Cultural Olympiad: Robert Lepage takes a small story and makes it visionary

February 5, 2010, Peter Birnie, Vancouver Sun

The Blue Dragon

VANCOUVER—Pierre Lamontagne is a man riddled with questions. Hey, just like Robert Lepage! 

The latest Lepage spectacle is, as with all his personal projects, an intensely self-absorbed piece of work. In fact, Lepage’s performance as his fictional creation, transplanted Quebec artist Lamontagne, is a full-circle return to one of his first navel-gazing creations — Pierre was last seen almost a quarter-century ago in The Dragon Trilogy.

That was in Canada. In The Blue Dragon, Lamontagne is now an expat in Shanghai who finds himself caught between the old world of a long-ago marriage to a Quebec woman of his own age, and the brave new-world experience of a fling with a much younger Chinese photographer.

Speaking softly, with no big stick to beat the audience, Lepage-as-Lamontagne offers no clear solutions to his mid-life mix of blues and ennui. Pity those poor audience members who can’t stand such ambiguity; the rest of us can relish another subtle example of the fact that no one tells a simple story about complex people with more beauty.

The Blue Dragon is a small show by Lepage standards, but that still means a mechanical tour de force is on offer at the Fei and Milton Wong Experimental Theatre. Kudos to both the Vancouver 2010 Cultural Olympiad and Simon Fraser University’s School for the Contemporary Arts for bringing this jewel box production to full fruition. The stage is stacked to resemble two wide containers, which are then opened up in the typically amazing ways we’ve come to expect from Lepage and his Ex Machina theatre company. Tableaux flow by along the full width of the stage, or individual areas are highlighted by lighting and/or screens.

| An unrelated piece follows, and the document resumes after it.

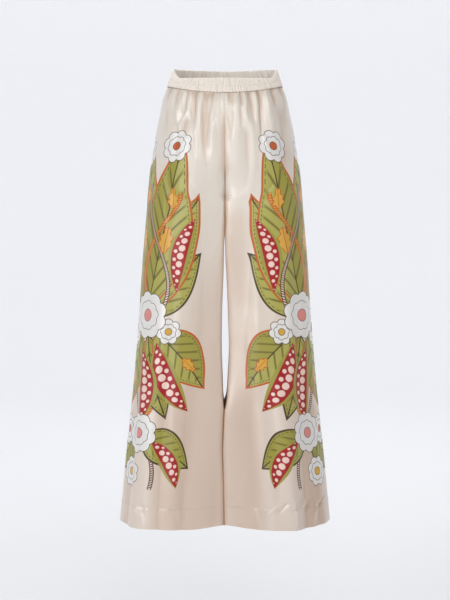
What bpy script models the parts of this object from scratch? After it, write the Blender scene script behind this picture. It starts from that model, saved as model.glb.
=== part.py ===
"""Palazzo pants, filled out as if worn: a gathered waistband over two wide legs that flare to the hem.

Metres, +Z up. The front faces -Y and the wearer's left is +X. The origin is the middle of the
waistband, where the wearer's waist holds the garment up. Every piece of cloth is a thin wall with
hollow space inside it, open at the waist and at both hems.
"""
import math
from collections import namedtuple

import bmesh
import bpy
import numpy as np

# ---- Driving dimensions -------------------------------------------------------------------------

CLOTH = 0.0015              # wall of a panel
BAND_CLOTH = 0.0024         # wall of the waistband: two layers of cloth over elastic
SEAM_GAP = 0.0003           # room between pieces that are sewn together
HALF_GAP = SEAM_GAP / 2

PANEL_COLUMNS = 34          # strips across a panel
BAND_RIBS = 27              # gathers in each quarter of the waistband
RIB_RISE = 0.0009
BAND_PUFF = 0.0012          # how far the band swells between its rows of stitching
SEAM_FADE = 0.05            # share of a panel's width over which folds flatten towards a seam
FOLD_ENTRY = 0.25           # share of a fold's length in which it rises to its full height
FOLD_EXIT = 0.40            # share of a fold's length from which it sinks back into the cloth
SLOPE_STEP = 0.001          # distance used to measure the slope of the cloth
CURVE_SAMPLES = 241         # points that measure the length of one curve across a panel
SHARP_ANGLE = 50.0          # degrees from which an edge is shaded as a corner

# Side seam from the waist to the hem, on the wearer's left.
Side = namedtuple("Side", "z x y")
SIDE_SEAM = [
    Side(-0.0193, 0.1325, 0.002),
    Side(-0.0450, 0.1425, 0.003),
    Side(-0.0800, 0.1500, 0.004),
    Side(-0.1200, 0.1590, 0.004),
    Side(-0.1600, 0.1650, 0.005),
    Side(-0.1900, 0.1695, 0.005),
    Side(-0.2150, 0.1745, 0.005),
    Side(-0.2350, 0.1770, 0.005),
    Side(-0.2550, 0.1787, 0.005),
    Side(-0.2900, 0.1817, 0.005),
    Side(-0.3400, 0.1860, 0.005),
    Side(-0.4000, 0.1915, 0.005),
    Side(-0.5200, 0.2000, 0.005),
    Side(-0.6400, 0.2093, 0.005),
    Side(-0.7400, 0.2190, 0.005),
    Side(-0.8800, 0.2347, 0.005),
    Side(-1.0433, 0.2506, 0.005),
]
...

Endless effects complement what is merely clever, such as the wide-but-shallow space that’s a perfect fit for Lamontagne’s cramped up-and-down Shanghai partment. When the women go for a bicycle ride along the Huangpu River, for example, their very real one-speed push-bikes shift along a track before another track containing moving miniatures of river traffic and a backdrop of the buildings of the Bund.

The artist’s calligraphy flows from his pen to appear on screens behind, or it’s simply splashed via video when he takes a mop to a wall. Noisy bar, crowded airport or wintry street, all are created in an instant through never-ending trickery by a team of technicians that’s four times as big as the cast.

Lepage is of course an easy fit inside his own creation. Tai Wei Foo also has a nicely real feel to her young, pretty and pretty confused Chinese artist (also tossing off some gorgeous Chinese dancing), while I wish I understood French for the French-language presentations of this piece (there were two of them, both sold out) so that actress Marie Michaud’s heavily accented English didn’t have me thinking, “Why not just speak French to Pierre, eh?”

That aside, Michaud’s work is still both suitably understated and riddled with the bigger symbolic gestures (when her character drinks, she really has to drain that glass) that help elevate any Lepage storyline from deliberately mundane to decidedly memorable. There is so much detail to the script in these barely perceptible ways that, in league with all the broad mechanical effort of the stagecraft, a wholly satisfying experience unfolds.